For now it seems unlikely that significantly more strident diplomatic rhetoric directed at the ethnic Albanians will actually reach them. Especially considering the development of the situation in neighboring Macedonia, where observers already predict the repetition of the Beirut scenario. Indications that at the mentioned summit of the Balkan leaders in Skopje Greece will present some sort of a plan were neither confirmed nor denied. Alex Rondos, George Papandreou's advisor and special representative of the chairperson of the OSCE only told us that Greece is deeply concerned and that the road Belgrade-Thessaloniki is of strategic importance for several countries in the region. "The region will either be blackmailed by armed people or it will choose democracy.
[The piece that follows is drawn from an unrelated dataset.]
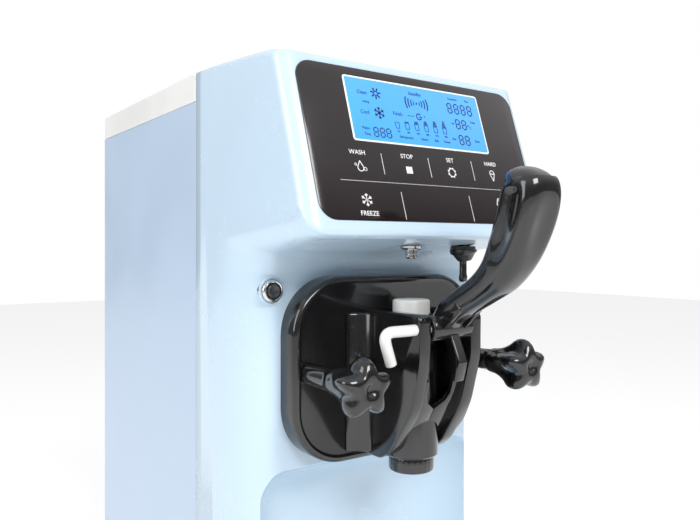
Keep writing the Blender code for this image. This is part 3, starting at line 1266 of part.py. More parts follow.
def refrigerant_lines():
    """Suction line, discharge line and the liquid line with its filter drier."""
    side = HALF - 0.022
    comp_y = fy(COMPRESSOR_BACK)
    top = FOOT_HEIGHT + PAN_FLOOR + 2 * GAP + COMPRESSOR_HEIGHT
    bm = bmesh.new()
    line_y = fy(COIL_BACK + 0.004)
    path = [(COMPRESSOR_X, comp_y, top + GAP), (COMPRESSOR_X, comp_y, top + 0.022),
            (-side, line_y, top + 0.022), (-side, line_y, HEAD_Z), (-JACKET_OUTER - GAP, line_y, HEAD_Z)]
    sweep(bm, bend(path, 0.010, 3), PIPE_RADIUS, 6)
    build("suction_line", bm, (0.72, 0.38, 0.22), 0.3, 1.0)
    bm = bmesh.new()
    z = top - 0.558 * COMPRESSOR_HEIGHT
    rear = fy(CONDENSER_BACK - 0.010)
    edge = CONDENSER_SIZE[0] / 2.0 + GAP
    path = [(COMPRESSOR_X, comp_y + COMPRESSOR_RADIUS + GAP, z),
            (COMPRESSOR_X, comp_y + COMPRESSOR_RADIUS + 0.028, z),
            (-side, comp_y + COMPRESSOR_RADIUS + 0.028, z), (-side, rear, z), (-edge, rear, z)]
    sweep(bm, bend(path, 0.0055, 3), PIPE_RADIUS, 6)
    build("discharge_line", bm, (0.72, 0.38, 0.22), 0.3, 1.0)
    bm = bmesh.new()
    dry_y = fy(BODY_DEPTH - 0.130)
    low, high = FOOT_HEIGHT + 0.294 * SHELF_RISE, FOOT_HEIGHT + 0.735 * SHELF_RISE
    leave = low - 0.098 * SHELF_RISE
    r, thin = DRIER_RADIUS, PIPE_RADIUS * 0.7
    path = bend([(edge, rear, leave), (side, rear, leave), (side, dry_y, leave),
                 (side, dry_y, low + 0.005)], 0.006, 2)
    sweep(bm, path, thin, 6)
    line = build("liquid_line", bm, (0.72, 0.38, 0.22), 0.3, 1.0)
    tool = bmesh.new()
    lathe(tool, [(0.0, low), (thin + 0.001, low), (r, low + 0.010), (r, high - 0.010),
                 (thin + 0.001, high), (0.0, high)], "z", (side, dry_y), 12)
    boolean(line, tool, "joiner_filter_drier", "UNION")
    tool = bmesh.new()
    path = bend([(side, dry_y, high - 0.005), (side, dry_y, MOTOR_Z + 0.03), (side, line_y, MOTOR_Z + 0.03),
                 (side, line_y, HEAD_Z), (JACKET_OUTER + GAP, line_y, HEAD_Z)], 0.008, 2)
    sweep(tool, path, thin, 6)
    boolean(line, tool, "joiner_capillary", "UNION")


def power_fittings():
    """Mains inlet, rocker switch and the power board box on the shelf."""
    depth = 0.024
    half_x, half_z = INLET_HALF
    bm = bmesh.new()
    box(bm, (INLET_X - half_x, fy(BODY_DEPTH - depth), INLET_Z - half_z),
        (INLET_X + half_x, fy(BODY_DEPTH), INLET_Z + half_z))
    inlet = build("mains_inlet", bm, (0.03, 0.03, 0.03), 0.5)
    tool = bmesh.new()
    box(tool, (INLET_X - half_x + 0.0025, fy(BODY_DEPTH - depth + 0.006), INLET_Z - half_z + 0.0025),
        (INLET_X + half_x - 0.0025, fy(BODY_DEPTH + 0.01), INLET_Z + half_z - 0.0025))
    boolean(inlet, tool, "cutter_inlet_socket")
    half_x, half_z = SWITCH_HALF
    bm = bmesh.new()
    box(bm, (SWITCH_X - half_x, fy(BODY_DEPTH - depth), INLET_Z - half_z),
        (SWITCH_X + half_x, fy(BODY_DEPTH), INLET_Z + half_z))
    housing = build("switch_housing", bm, (0.03, 0.03, 0.03), 0.5)
    tool = bmesh.new()
    box(tool, (SWITCH_X - half_x + 0.0015, fy(BODY_DEPTH - 0.014), INLET_Z - half_z + 0.0010),
        (SWITCH_X + half_x - 0.0015, fy(BODY_DEPTH + 0.01), INLET_Z + half_z - 0.0010))
    boolean(housing, tool, "cutter_switch_well")
    bm = bmesh.new()
    wide = half_x - 0.0015 - SLIDE_GAP
    tall = half_z - 0.0010 - 0.0012
    outline = [(fy(BODY_DEPTH - 0.0080), INLET_Z - 0.0030), (fy(BODY_DEPTH - 0.0030), INLET_Z - tall),
               (fy(BODY_DEPTH - 0.0012), INLET_Z - tall + 0.0003), (fy(BODY_DEPTH - 0.0022), INLET_Z),
               (fy(BODY_DEPTH - 0.0012), INLET_Z + tall - 0.0003), (fy(BODY_DEPTH - 0.0030), INLET_Z + tall),
               (fy(BODY_DEPTH - 0.0080), INLET_Z + 0.0030)]
    prism(bm, outline, "x", SWITCH_X - wide, SWITCH_X + wide)
    build("power_rocker", bm, (0.45, 0.03, 0.03), 0.35, 0.0, (SWITCH_X, fy(BODY_DEPTH - 0.0040), INLET_Z))


# ---------------------------------------------------------------- bay fittings

def tray_outline(grow):
    """Plan outline of the drip tray, grown or drawn in."""
    middle = (TRAY_FRONT + TRAY_BACK) / 2.0
    return rounded(TRAY_HALF_WIDTH + grow, (TRAY_BACK - TRAY_FRONT) / 2.0 + grow, 0.012 + grow, 4,
                   (0.0, fy(middle)))


def drip_tray():
    """Lift-out drip tray hung by its rim in the base, and the slotted grid that lies in it."""
    rim_low, rim_top = DECK_Z + GAP, DECK_Z + 0.0020
    floor = DECK_Z - TRAY_DEPTH
    wall = TRAY_WALL
    rows = [(-wall, floor + wall), (-wall, DECK_Z - 0.0040), (TRAY_LEDGE - wall, DECK_Z - 0.0040),
            (TRAY_LEDGE - wall, rim_top), (TRAY_RIM, rim_top), (TRAY_RIM, rim_low),
            (TRAY_LEDGE, rim_low), (TRAY_LEDGE, DECK_Z - 0.0055), (0.0, DECK_Z - 0.0055), (0.0, floor)]
    bm = bmesh.new()
    rings = [[bm.verts.new((x, y, z)) for x, y in tray_outline(grow - TRAY_LEDGE)] for grow, z in rows]
    for one, two in zip(rings, rings[1:]):
        for i in range(len(one)):
            j = (i + 1) % len(one)
            bm.faces.new((one[i], one[j], two[j], two[i]))
    bm.faces.new(list(reversed(rings[0])))
    bm.faces.new(rings[-1])
    middle = fy((TRAY_FRONT + TRAY_BACK) / 2.0)
    build("drip_tray", bm, (0.03, 0.03, 0.03), 0.4, 0.0, (0.0, middle, floor))
    bm = bmesh.new()
    prism(bm, tray_outline(-wall - SLIDE_GAP), "z", DECK_Z - 0.0040 + GAP, DECK_Z + 0.0010)
    grid = build("drip_grid", bm, (0.72, 0.72, 0.73), 0.3, 1.0, (0.0, middle, DECK_Z))
    tool = bmesh.new()
    length = TRAY_BACK - TRAY_FRONT - 0.030
    for i in range(GRID_SLOTS):
        y = fy(TRAY_FRONT + 0.015 + length * i / (GRID_SLOTS - 1))
        for side in (-1, 1):
            prism(tool, rounded(0.029, 0.0032, 0.0030, 1, (side * 0.035, y)), "z", DECK_Z - 0.02, DECK_Z + 0.02)
    boolean(grid, tool, "cutter_grid_slots")


TRAY_LEDGE = 0.005

front_shell()
side_panels()
rear_panel()
top_cover()
base_pan()
feet()
inner_frame()
console()
dispensing_head()
head_fittings()
valve()
draw_handle()
handle_pin()
hopper()
hopper_lid()
air_tubes()
freezing_cylinder()
evaporator()
beater()
gearbox_and_motor()
drive()
compressor()
condenser()
fan()
refrigerant_lines()
power_fittings()
drip_tray()
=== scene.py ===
import math

import bmesh
import bpy
from mathutils import Matrix, Vector


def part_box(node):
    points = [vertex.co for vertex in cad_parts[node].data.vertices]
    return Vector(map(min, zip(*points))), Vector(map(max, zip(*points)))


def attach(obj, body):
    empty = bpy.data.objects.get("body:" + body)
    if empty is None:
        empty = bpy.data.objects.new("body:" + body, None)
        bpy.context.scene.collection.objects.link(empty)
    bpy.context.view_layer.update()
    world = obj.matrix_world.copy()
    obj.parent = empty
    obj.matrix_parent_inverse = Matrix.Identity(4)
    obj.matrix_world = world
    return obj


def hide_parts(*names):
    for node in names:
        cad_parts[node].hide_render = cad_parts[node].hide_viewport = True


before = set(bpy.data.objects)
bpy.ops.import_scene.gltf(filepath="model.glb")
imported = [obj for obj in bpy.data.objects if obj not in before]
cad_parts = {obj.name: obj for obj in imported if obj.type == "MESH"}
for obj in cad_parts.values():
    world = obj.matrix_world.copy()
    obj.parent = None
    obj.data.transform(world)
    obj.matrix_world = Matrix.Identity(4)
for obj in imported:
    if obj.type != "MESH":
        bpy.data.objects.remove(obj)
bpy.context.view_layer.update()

# --- Camera, studio and floor -------------------------------------------------------------------
# The machine stands on a pale floor in soft studio light. The camera is level, a little below the
# console, in front and to the left, as a buyer would bend down to look at the dispensing head.
cam = bpy.data.objects.new("camera", bpy.data.cameras.new("camera"))
bpy.context.scene.collection.objects.link(cam)
shell_low, shell_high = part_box("front_shell")
face_y = shell_high.y - 0.102          # the flat front face
top_z = shell_high.z
half_width = shell_high.x
cam.location = (-0.365, face_y - 0.475, top_z - 0.152)
cam.rotation_mode = "QUATERNION"
cam.rotation_quaternion = Vector((0.578, 0.816, 0.0)).to_track_quat("-Z", "Y")
cam.data.lens = 36.36
cam.data.sensor_width = 36.0
cam.data.shift_y = -0.0186
cam.data.clip_start = 0.02
bpy.context.scene.camera = cam
bpy.context.scene.view_settings.view_transform = "Standard"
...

Countries of the Balkans must improve internal cooperation, and the international community must improve its coordination and send clear messages. The responsibility is shared and we must prove that we shall not accept flimsy peace in the Balkans. We want lasting peace."
The road to peace is for now paved by corpses of Serb civilians and it is not at all certain that "small IQ wars", as these conflicts are referred to by the editor of the Radio Free Europe in Prague, will end with that. The next KFOR commander, a Norwegian general who will take that duty in early April, stated that his main task will be the protection of minorities. However, the London Economist, describing the new UNMiK police commander, Christopher Albiston, with huge experience from Northern Ireland, and "zero tolerance", glumly predicts that he will soon realize that problems in Northern Ireland are simple in comparison with the witches brew in the Balkans.